You can't deduct any interest you pay to settle old debts on a property, but you can add these expenses to the value of the property. Your mortgage must also be secured by the property; unsecured loans don't qualify for home mortgage interest deductions but are considered personal loans.
Deducting Closing Points
You can deduct the one-time charges that are known as points for the year that you paid them under the following conditions:
- You use the cash method of accounting, which is the most common.
- The points charged are similar to what other lenders charge in your area.
- The loan is secured by your primary residence.
- You provide cash or equity up-front that covers at least the amount of the points.
- The points are computed as a percentage of the loan.

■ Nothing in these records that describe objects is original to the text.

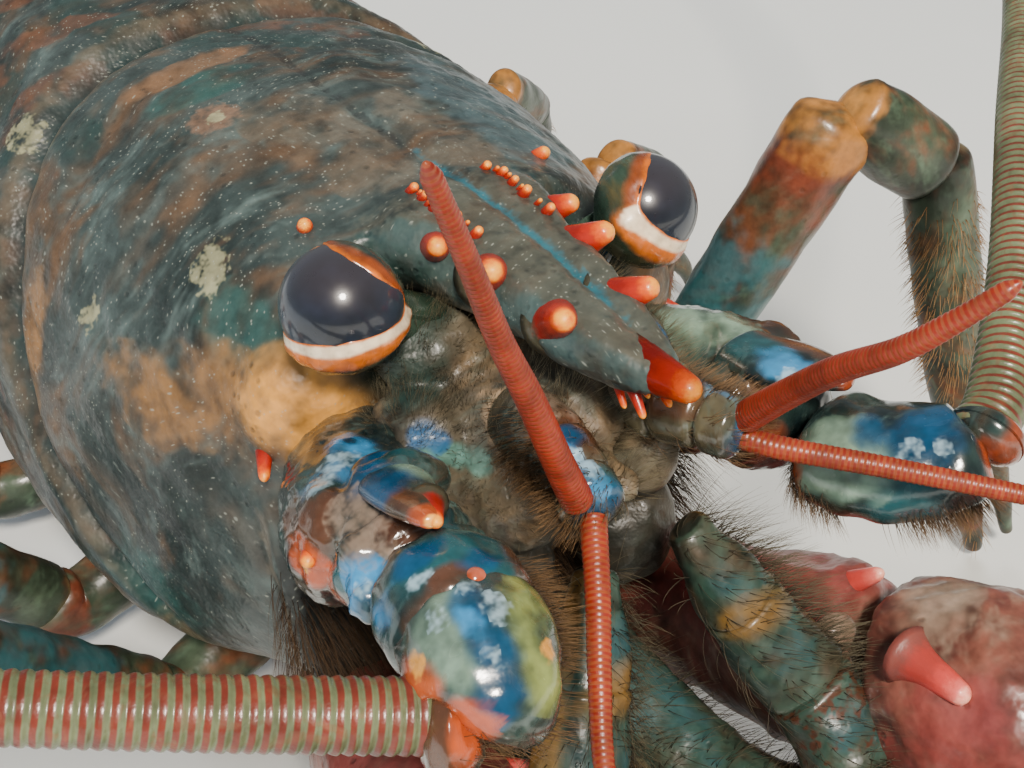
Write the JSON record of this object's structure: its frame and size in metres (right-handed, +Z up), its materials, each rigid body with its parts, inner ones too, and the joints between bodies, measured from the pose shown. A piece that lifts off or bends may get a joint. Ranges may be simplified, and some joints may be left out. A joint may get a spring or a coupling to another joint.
{
  "type": "american lobster",
  "caption": "Life-size still model of an American lobster standing on the floor: spiny carapace, stalked eyes, ringed feelers, great claws out in front, walking legs and spread tail fan.",
  "frame": {"origin": "middle of the bottom of the whole model's box, on the floor under the body", "axes": "+Z up, the head faces -Y, the animal's left is +X"},
  "size_m": [0.2778, 0.367, 0.0826],
  "materials": {
    "shell": "dark olive-brown shell with orange-brown mottling, satin",
    "belly": "orange-brown underside",
    "face": "tan-grey skin with fine bristles",
    "eye_stalk": "dark green-blue, orange rim",
    "cornea": "near-black, glossy",
    "feeler_base": "teal, blue and cream, glossy",
    "feeler_lash": "ringed red-orange and grey-green",
    "claw": "dark green-brown with orange wrist and spines",
    "leg": "teal-brown with orange joints",
    "tail": "dark olive-brown with orange edges"
  },
  "bodies": {
    "root": {"antenna_left_base": "feeler_base", "antenna_left_scale": "feeler_base", "antenna_left_whip_far": "feeler_lash", "antenna_left_whip_near": "feeler_lash", "antenna_left_wrist": "feeler_base", "antenna_right_base": "feeler_base", "antenna_right_scale": "feeler_base", "antenna_right_whip_far": "feeler_lash", "antenna_right_whip_near": "feeler_lash", "antenna_right_wrist": "feeler_base", "antennule_left_base": "feeler_base", "antennule_left_inner": "feeler_lash", "antennule_left_outer": "feeler_lash", "antennule_right_base": "feeler_base", "antennule_right_inner": "feeler_lash", "antennule_right_outer": "feeler_lash", "carapace": "shell", "claw_left_arm": "claw", "claw_left_finger": "claw", "claw_left_palm": "claw", "claw_left_wrist": "claw", "claw_right_arm": "claw", "claw_right_finger": "claw", "claw_right_palm": "claw", "claw_right_wrist": "claw", "eye_left": "cornea", "eye_right": "cornea", "eyestalk_left": "eye_stalk", "eyestalk_right": "eye_stalk", "face": "face", "leg_left_1_lower": "leg", "leg_left_1_upper": "leg", "leg_left_2_lower": "leg", "leg_left_2_upper": "leg", "leg_left_3_lower": "leg", "leg_left_3_upper": "leg", "leg_left_4_lower": "leg", "leg_left_4_upper": "leg", "leg_right_1_lower": "leg", "leg_right_1_upper": "leg", "leg_right_2_lower": "leg", "leg_right_2_upper": "leg", "leg_right_3_lower": "leg", "leg_right_3_upper": "leg", "leg_right_4_lower": "leg", "leg_right_4_upper": "leg", "maxilliped_left": "leg", "maxilliped_right": "leg", "sternum": "belly", "tail_fan_left": "tail", "tail_fan_right": "tail", "tail_segment_1": "tail", "tail_segment_2": "tail", "tail_segment_3": "tail", "tail_segment_4": "tail", "tail_segment_5": "tail", "tail_segment_6": "tail", "telson": "tail"}
  },
  "joints": []
}
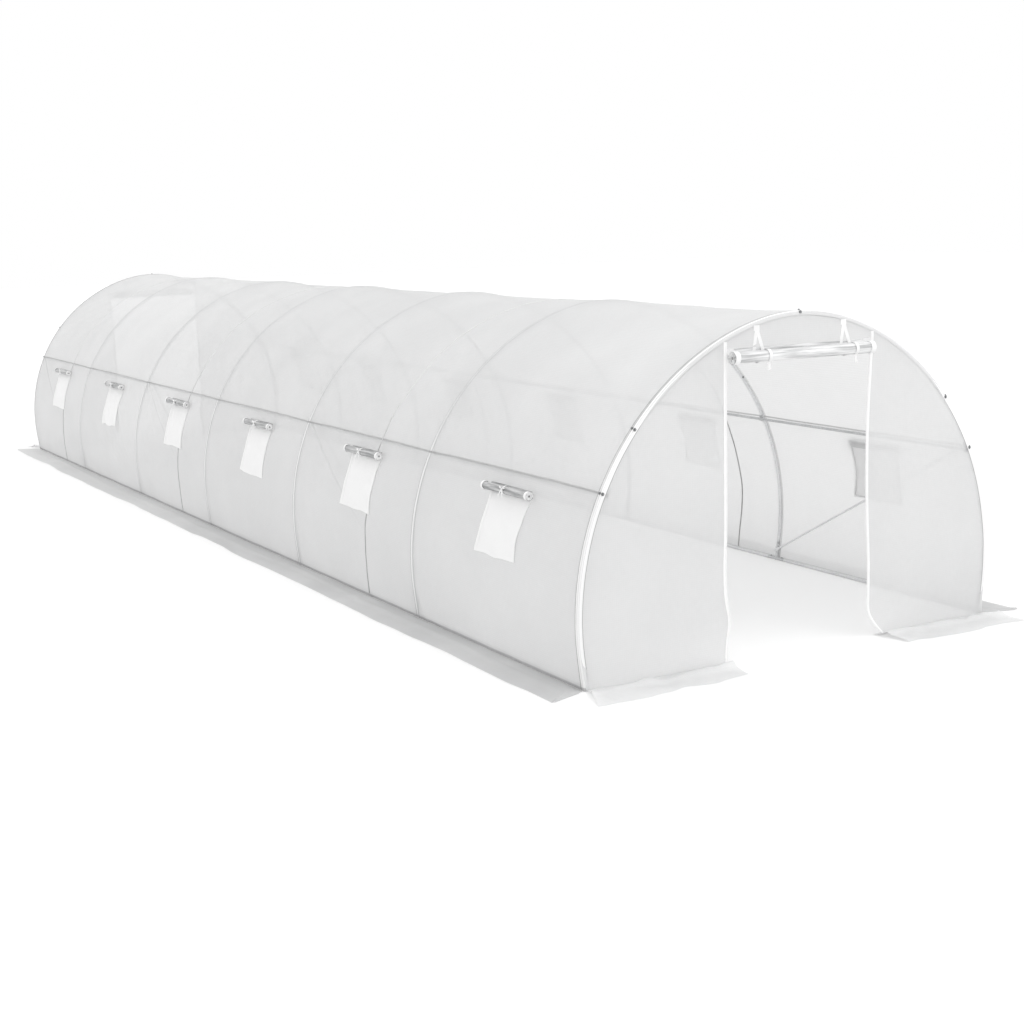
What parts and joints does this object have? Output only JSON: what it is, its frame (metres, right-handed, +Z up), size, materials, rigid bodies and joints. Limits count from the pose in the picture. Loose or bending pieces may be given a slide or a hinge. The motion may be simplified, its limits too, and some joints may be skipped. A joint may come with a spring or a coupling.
{
  "type": "polytunnel greenhouse",
  "caption": "Walk-in tunnel greenhouse of bent steel tube arches under a translucent film cover, with zipped roll-up doors, netted side windows and ground skirts.",
  "frame": {"origin": "centre of the tunnel's plan, on the ground", "axes": "+Y along the tunnel from the front door end to the rear, +Z up, +X to the right seen from the front"},
  "size_m": [3.5032, 12.5806, 2],
  "materials": {
    "galvanised_tube": "zinc coated steel tube, dull silver",
    "galvanised_fitting": "zinc coated pressed steel",
    "cover_film": "milky translucent polyethylene film with a fine reinforcing grid",
    "rolled_film": "polyethylene film rolled up in many layers",
    "insect_net": "fine white insect netting",
    "zip_tape": "white woven zip tape with coil teeth",
    "ribbon": "white woven ribbon"
  },
  "bodies": {
    "root": {"arch_1": "galvanised_tube", "arch_2": "galvanised_tube", "arch_3": "galvanised_tube", "arch_4": "galvanised_tube", "arch_5": "galvanised_tube", "arch_6": "galvanised_tube", "arch_7": "galvanised_tube", "base_rail_left": "galvanised_tube", "base_rail_right": "galvanised_tube", "braces_left": "galvanised_tube", "braces_right": "galvanised_tube", "foot_fittings_left": "galvanised_fitting", "foot_fittings_right": "galvanised_fitting", "front_door_roll": "rolled_film", "front_door_ties": "ribbon", "front_door_zips": "zip_tape", "front_skirt_left": "cover_film", "front_skirt_right": "cover_film", "front_wall_left": "cover_film", "front_wall_right": "cover_film", "front_wall_top": "cover_film", "rail_brackets_left": "galvanised_fitting", "rail_brackets_right": "galvanised_fitting", "rear_door_roll": "rolled_film", "rear_door_ties": "ribbon", "rear_door_zips": "zip_tape", "rear_skirt_left": "cover_film", "rear_skirt_right": "cover_film", "rear_wall_left": "cover_film", "rear_wall_right": "cover_film", "rear_wall_top": "cover_film", "roof": "cover_film", "side_rail_left": "galvanised_tube", "side_rail_right": "galvanised_tube", "side_wall_left": "cover_film", "side_wall_right": "cover_film", "skirt_left": "cover_film", "skirt_right": "cover_film", "window_nets_left": "insect_net", "window_nets_right": "insect_net", "window_rolls_left": "rolled_film", "window_rolls_right": "rolled_film", "window_ties_left": "ribbon", "window_ties_right": "ribbon"}
  },
  "joints": []
}
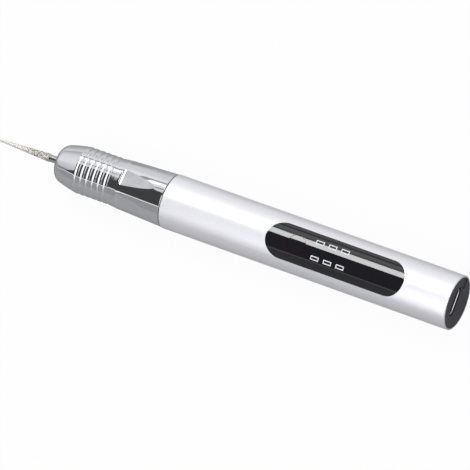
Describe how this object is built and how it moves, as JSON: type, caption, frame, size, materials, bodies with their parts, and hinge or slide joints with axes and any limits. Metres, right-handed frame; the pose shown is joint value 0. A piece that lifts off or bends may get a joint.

- The amount of the points is clearly stated on the settlement paperwork.
Most people pay “points” when they refinance their mortgage. These points are prepaid interest, meaning you pay them right away to get a lower interest rate during repayment. Luckily, these points are deductible, and figuring out how much you will deduct can be easy. One point is the same as 1 percent of the loan amount, so 1 point on a $100,000 loan would be $1,000. You could potentially deduct the full $1,000 – the tax software that you use should automatically calculate this as long as you are able to input your loan amount and the number of points you paid. Points may also be referred to as discount points, a maximum loan charge, a loan discount, or a loan origination fee.
If you own a rental property, mortgage deductions are trickier. Rent is considered taxable income, so it counts toward your gross income on your return. However, any improvements that you make to the property or money that you spend on the property is usually deductible from the total rental income that you earn from that property. Both the interest that you pay on the mortgage for that rental property and the points are deductible from your rent income.
When using a rented vacation home for both personal and business use, business expenses are tax deductible, subject to limitation. When a taxpayer uses the vacation home for personal use, however, he cannot deduct business expenses. In this context, "personal use" is defined as exceeding the greater of 14 days or 10 percent of the days rented at a fair market value.
Sometimes, special payments and circumstances qualify for mortgage interest deductions. If your mortgage has an early payment penalty, you can deduct the penalty from your annual taxes. If you sell your home during the year, you can still deduct the interest you paid until you sold it. Late payment charges that you paid can also usually be deducted as long as these fees don't apply to some other service such as insurance or maintenance of common grounds.
Congress passed a law to help first-time home buyers by allowing them to deduct mortgage insurance premiums from their taxes on loans issued from 2007 to 2013. This insurance helps people get mortgages who couldn't afford the usual down payment of 20 percent. Congress must renew the deduction if it is to apply after 2013.
All tax laws have exceptions and special circumstances, so if you feel that your situation is unusual, consult a qualified professional for advice. Most home mortgage loan interest generates bigger deductions than taking the standard deduction, so you should estimate the benefits of itemizing your annual deductions before filing taxes.